Wow, some people are reacting strangely to your question. I'm assuming that they live in places with different housing laws and therefore different expectations. I'd look up tenant law in your region and use that as a guideline.

Where I live, the person on the lease has the power to give sub-tenants (which I assume your housemate is) 90 days notice, and they can then move out anytime within that notice period without any notice. So, your boyfriend talks to him, tells him that you'd both like to live alone, but haven't managed to find anything that suits, and ask him to start looking for somewhere else. Mention a date, say the end of June, and tell him that he doesn't have to give you any notice when he finds a place.

Give him his bond back early, deal with your real estate agent without bothering him, and help him pack. Have beers and pizza with him on his last night.
posted by kjs4 at 6:52 PM on April 18, 2017 [1 favorite]


I think you have gotten a lot of unfair heat for this perfectly reasonable question. Your boyfriend was in the apartment long before you or the roommate. Depending on the laws in the region, he should tell the roommate he has to move out by X date, or, you can just move yourselves, sell or take the bits your boyfriend put in, and let the roommate deal with it. No one living as the secondary roommate with a couple should expect that situation to last forever. If you both like the idea of the space to yourselves, make it happen kindly but make it happen.
posted by ch1x0r at 7:50 PM on April 18, 2017 [2 favorites]
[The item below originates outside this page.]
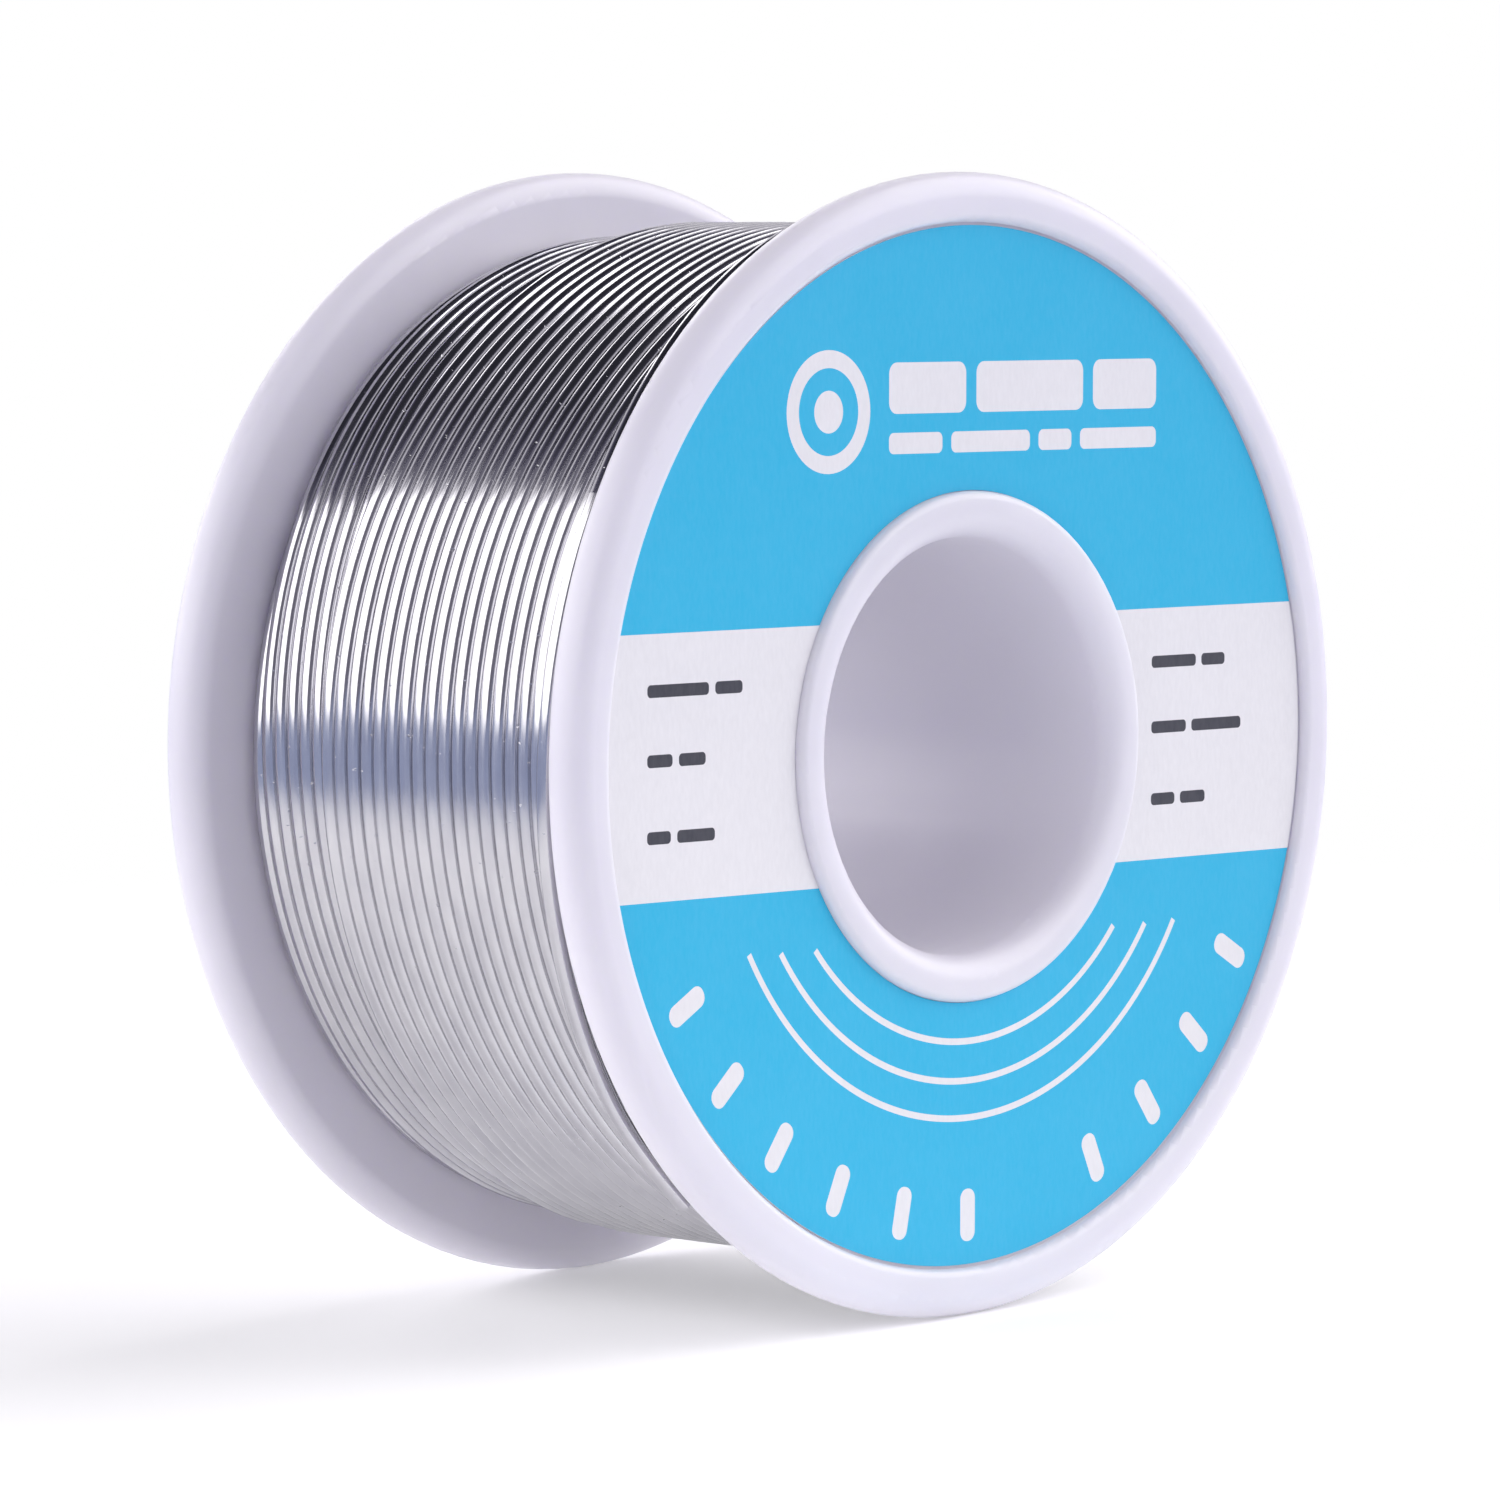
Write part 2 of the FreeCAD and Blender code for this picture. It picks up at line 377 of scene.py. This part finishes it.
def route_points():
    """The control points of the whole wire, from the end inside the drum to the cut tip."""
    points = [(radius, FIRST_TURN_Y + y, 0) for radius, y in INNER_END]
    points += [(18.9, FIRST_TURN_Y, 0.02), (19.3, FIRST_TURN_Y, 0.5)]
    total = ROUTE_START
    start_of_crossing = 360 * (LAST_PORTION - 1)
    while total < start_of_crossing + CLIMB_START:
        radius, y = place(total)
        lift, side = wobble(total)
        if total < ROUTE_EASE:
            y = FIRST_TURN_Y + (y - FIRST_TURN_Y) * total / ROUTE_EASE
        points.append(polar((radius + lift) * CORNER_SCALE, total % 360, y + side))
        total += POINT_STEP if total > ROUTE_START else ROUTE_FIRST_STEP
    for angle, radius, y in CLIMB:
        points.append(polar(radius * CORNER_SCALE, angle, y))
    angle = CROSSING_START
    while angle < 360 + LOOSE_START - 1:
        radius, y = crossing(angle)
        points.append(polar(radius * CORNER_SCALE, angle % 360, y))
        angle += POINT_STEP
    for index in range(LOOSE_STEPS + 1):
        angle = LOOSE_START + (LOOSE_TIP - LOOSE_START) * index / LOOSE_STEPS
        radius, y = loose(angle)
        scale = CORNER_SCALE if index < LOOSE_STEPS else 1
        points.append(polar(radius * scale, angle, y))
    return points


def read_route(points, resolution):
    """Points along the smooth NURBS line of the route."""
    curve = bpy.data.curves.new("route", "CURVE")
    curve.dimensions = "3D"
    spline = curve.splines.new("NURBS")
    spline.points.add(len(points) - 1)
    for point, values in zip(spline.points, points):
        point.co = (values[0] * MM, values[1] * MM, values[2] * MM, 1)
    spline.order_u = 3
    spline.use_endpoint_u = True
    spline.resolution_u = resolution
    curve.resolution_u = resolution
    holder = new_object("route", curve)
    mesh = bpy.data.meshes.new_from_object(holder)
    line = np.empty(len(mesh.vertices) * 3)
    mesh.vertices.foreach_get("co", line)
    bpy.data.objects.remove(holder)
    bpy.data.curves.remove(curve)
    bpy.data.meshes.remove(mesh)
    return line.reshape(-1, 3)


def frames_along(line):
    """Tangents and two crossing directions at each point that turn as little as possible."""
    tangent = np.gradient(line, axis=0)
    tangent /= np.linalg.norm(tangent, axis=1)[:, None]
    first = np.empty_like(line)
    side = np.cross(tangent[0], (0.3, 0.2, 0.9))
    first[0] = side / np.linalg.norm(side)
    for index in range(1, len(line)):
        side = first[index - 1] - tangent[index] * (first[index - 1] @ tangent[index])
        first[index] = side / math.sqrt(side @ side)
    return tangent, first, np.cross(tangent, first)


def ring_points(centre, first, second, radius, sides):
    angles = np.arange(sides) * 2 * math.pi / sides
    return centre + radius * (np.cos(angles)[:, None] * first + np.sin(angles)[:, None] * second)


def wire_mesh(name, line, frames, lengths, sides_at, bore=None):
    """A closed tube along line. sides_at gives the number of sides at each point, or 0 to skip it."""
    _, first, second = frames
    vertices, faces, loops_uv = [], [], []
    previous = None
    for index in range(len(line)):
        sides = sides_at[index]
        if not sides:
            continue
        start = len(vertices)
        radius = WIRE_DIAMETER / 2 * MM
        vertices.extend(ring_points(line[index], first[index], second[index], radius, sides))
        here = (start, sides, lengths[index])
        if previous is None:
            faces.append(tuple(range(start, start + sides)))
            loops_uv.append([(here[2], j / sides) for j in range(sides)])
        else:
            join_rings(faces, loops_uv, previous, here)
        previous = here
    start, sides, length = previous
    if bore:
        inner = len(vertices)
        vertices.extend(ring_points(line[-1], first[-1], second[-1], bore / 2 * MM, sides))
        for j in range(sides):
            k = (j + 1) % sides
            faces.append((start + k, start + j, inner + j, inner + k)[::-1])
            loops_uv.append([(length, j / sides)] * 4)
        floor = len(vertices)
        bottom = line[-1] - frames[0][-1] * FLUX_HOLE_DEPTH * MM
        vertices.extend(ring_points(bottom, first[-1], second[-1], bore / 2 * MM, sides))
        for j in range(sides):
            k = (j + 1) % sides
            faces.append((inner + k, inner + j, floor + j, floor + k)[::-1])
            loops_uv.append([(length, j / sides)] * 4)
        faces.append(tuple(range(floor, floor + sides))[::-1])
        loops_uv.append([(length, 0)] * sides)
    else:
        faces.append(tuple(range(start, start + sides))[::-1])
        loops_uv.append([(length, j / sides) for j in range(sides)][::-1])
    mesh = bpy.data.meshes.new(name)
    mesh.from_pydata([tuple(v) for v in vertices], [], faces)
    layer = mesh.uv_layers.new(name="wire")
    layer.data.foreach_set("uv", [x for face in loops_uv for pair in face for x in pair])
    made = new_object(name, mesh)
    tidy_normals(mesh)
    return made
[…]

She doesn't actually say how long the room mate has been there for, just that the bf has been there for ten years. For all we know, the room mate moved in at the same time or straight after and has been there forever too. We also still don't know who is on the lease. All of these things affect the answers given. Having said that, the OP makes a good practical case for the room mate not wanting/being able to stay there by themselves anyway. It's not like this is a current living situation that could stay this way forever.